Following his retirement from the Senate, Frederick Hale enjoyed himself, dividing his time between his home in Portland, his mother’s home in Ellsworth, and Florida. Hale continued golfing well into his seventies and played winter and summer. Hale was known for playing golf almost daily at Portland’s country club during the summer months. The former senator entertained, both in Portland and his family’s summer home in Ellsworth, “The Pines,” an imposing gothic structure. As he aged, the former senator preferred the mild and pleasant Maine summers and the warm winter months in Florida. Hale continued golfing until he was diagnosed with cancer.
Hale experienced the loss of his brother Chandler, who had been a diplomat and State Department official, in 1951. The two brothers had been born a little over a year apart and older brother Chandler’s passing left Frederick as the last remaining member of his immediate family.
By the time Frederick Hale died at age 88, he had been retired from the United States Senate for more than 20 years and well out of the spotlight for decades. The former senator’s funeral was both small and simple, largely attended “by elderly friends.” Hale, who never married, left $525,000 to the Portland Medical Center, as well as $25,000 bequests to the University of Maine and Bowdoin College. The former senator left $10,000 to Harvard University but was far more generous to his longtime housekeeper, Mrs. Lucy Bowles, who received $50,000 from her late employer. Bowles’ daughter, also named Lucy, who worked for Hale, received $20,000. The remainder of the former senator’s considerable estate was divided between his cousin Robert, a former congressman from Maine, and Katherine Hale Clifford, and his niece, Mary H. Chase.
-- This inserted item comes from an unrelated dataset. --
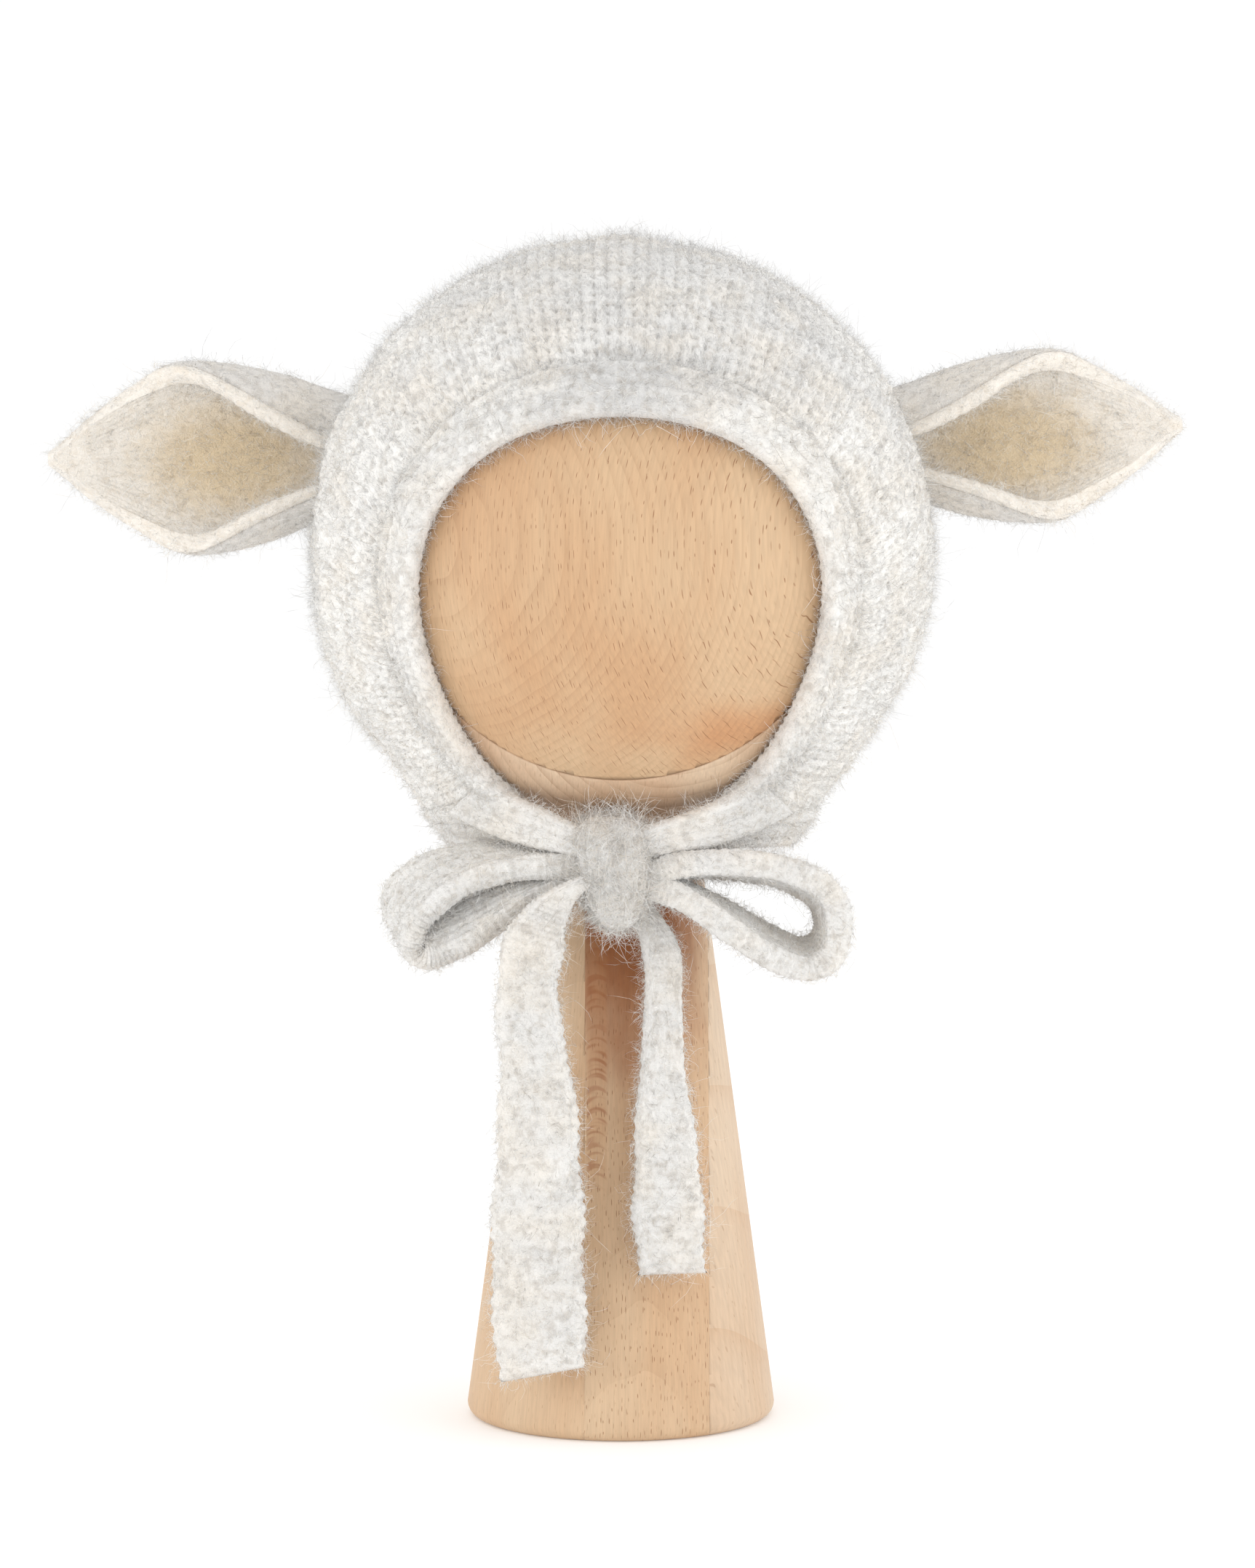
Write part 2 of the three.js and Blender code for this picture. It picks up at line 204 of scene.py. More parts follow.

The Bangor Daily News published an editorial noting Hale’s passing and remarked that the “senator died as he lived, without fanfare.” Throughout his career, the editorial stated, Hale had avoided the public spotlight, preferring “that his record do the talking.” The newspaper praised Hale for his “reputation for intellectual honesty and disdain for senatorial log-rolling” which “won him great prestige in Washington.”
Frederick Hale’s life could have been one of leisure, but instead, he chose service.